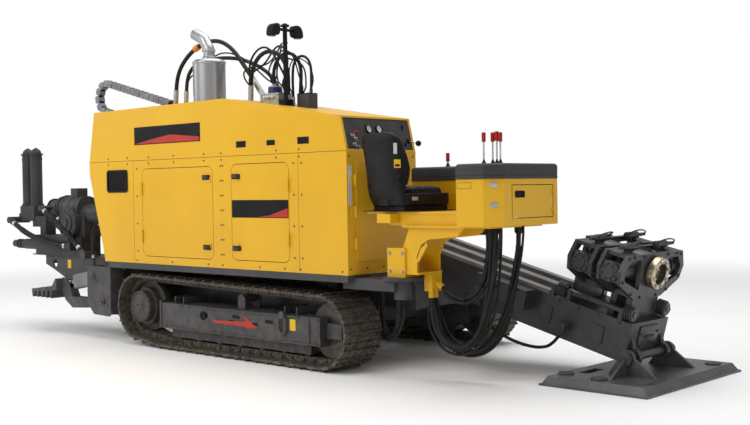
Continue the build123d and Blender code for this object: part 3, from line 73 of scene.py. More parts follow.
# Finishes. Each has two colours that a broad noise mixes, a roughness range from a finer noise,
# and a bump. soil is how much dust gathers near the ground.
finishes = {
    "bodyPaint": dict(tone=(.76, .425, .010), dusk=(.71, .39, .009), scale=1.6, rough=(.30, .44),
                      grain=260, bump=.02, soil=.05, coat=.12, gloss=.3),
    "framePaint": dict(tone=(.066, .065, .069), dusk=(.048, .047, .050), scale=3.5, rough=(.42, .62),
                       grain=320, bump=.05, soil=.35),
    "mastPaint": dict(tone=(.026, .027, .031), dusk=(.038, .039, .043), scale=4, rough=(.28, .46),
                      grain=300, bump=.05, soil=.10, gloss=.5),
    "platePaint": dict(tone=(.075, .080, .088), dusk=(.052, .055, .060), scale=5, rough=(.26, .46),
                       grain=280, bump=.05, soil=.18, gloss=.5),
    "pumpPaint": dict(tone=(.042, .041, .042), dusk=(.028, .0275, .028), scale=6, rough=(.4, .62),
                      grain=240, bump=.08, soil=.15),
    "barrelPaint": dict(tone=(.20, .20, .205), dusk=(.15, .15, .155), scale=6, rough=(.34, .5),
                        grain=260, bump=.04, soil=.2),
    "trackIron": dict(tone=(.042, .038, .034), dusk=(.078, .066, .054), scale=9, rough=(.5, .78),
                      grain=150, bump=.22, soil=.8, metal=.25),
    "wheelIron": dict(tone=(.07, .068, .07), dusk=(.10, .09, .08), scale=10, rough=(.4, .66),
                      grain=180, bump=.12, soil=.5, metal=.5),
    "coverPlastic": dict(tone=(.045, .045, .048), dusk=(.036, .036, .038), scale=8, rough=(.5, .66),
                         grain=700, bump=.12, soil=.04),
    "blackPlastic": dict(tone=(.009, .009, .010), dusk=(.014, .014, .015), scale=9, rough=(.42, .58),
                         grain=500, bump=.06, soil=.03, gloss=.10),
    "seatVinyl": dict(tone=(.008, .008, .009), dusk=(.013, .013, .014), scale=7, rough=(.40, .55),
                      grain=900, bump=.2, soil=.02, cells=True, gloss=.14),
    "hoseRubber": dict(tone=(.010, .010, .011), dusk=(.018, .0175, .017), scale=14, rough=(.42, .6),
                       grain=420, bump=.12, soil=.06, gloss=.2),
    "chainPlastic": dict(tone=(.24, .245, .26), dusk=(.15, .155, .165), scale=7, rough=(.36, .52),
                         grain=380, bump=.05, soil=.08),
    "silencerSteel": dict(tone=(.40, .40, .41), dusk=(.30, .30, .31), scale=3, rough=(.30, .44),
                          grain=160, bump=.03, soil=.02, metal=1, streak=(1, 1, .03)),
    "zincSteel": dict(tone=(.60, .60, .60), dusk=(.42, .41, .40), scale=12, rough=(.26, .44),
                      grain=260, bump=.04, soil=.05, metal=1),
    "goldZinc": dict(tone=(.66, .56, .36), dusk=(.50, .43, .30), scale=10, rough=(.28, .44),
                     grain=240, bump=.04, soil=.05, metal=1),
    "chromeRod": dict(tone=(.72, .72, .73), dusk=(.6, .6, .62), scale=5, rough=(.08, .18),
                      grain=200, bump=.01, soil=.02, metal=1),
    "redPlastic": dict(tone=(.42, .018, .014), dusk=(.33, .014, .012), scale=20, rough=(.26, .38),
                       grain=400, bump=.02, soil=.02),
    "redPaint": dict(tone=(.50, .03, .02), dusk=(.38, .03, .02), scale=12, rough=(.35, .5),
                     grain=300, bump=.03, soil=.2),
    "bluePlastic": dict(tone=(.012, .022, .14), dusk=(.01, .016, .09), scale=16, rough=(.3, .44),
                        grain=380, bump=.03, soil=.04),
    "signYellow": dict(tone=(.86, .56, .02), dusk=(.78, .48, .018), scale=14, rough=(.35, .5),
                       grain=500, bump=.01, soil=.08),
    "paleBlank": dict(tone=(.68, .67, .64), dusk=(.58, .57, .55), scale=12, rough=(.35, .5),
                      grain=500, bump=.01, soil=.06),
    "blockAlloy": dict(tone=(.46, .46, .42), dusk=(.34, .34, .31), scale=14, rough=(.36, .54),
                       grain=300, bump=.08, soil=.05, metal=.7),
    "orangePaint": dict(tone=(.70, .20, .02), dusk=(.55, .16, .02), scale=12, rough=(.35, .5),
                        grain=300, bump=.03, soil=.1),
    "dashPaint": dict(tone=(.055, .056, .06), dusk=(.04, .04, .044), scale=9, rough=(.42, .6),
                      grain=420, bump=.05, soil=.03),
    "smokedGlass": dict(tone=(.06, .062, .065), dusk=(.04, .042, .045), scale=30, rough=(.05, .12),
                      grain=120, bump=.15, soil=.02),
    "clayFloor": dict(tone=(.93, .93, .93), dusk=(.91, .91, .91), scale=.5, rough=(.7, .85),
                      grain=60, bump=.02, soil=0),
}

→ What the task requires
Give nothing but the number of lines containing the string "from".

→ Exercise output
2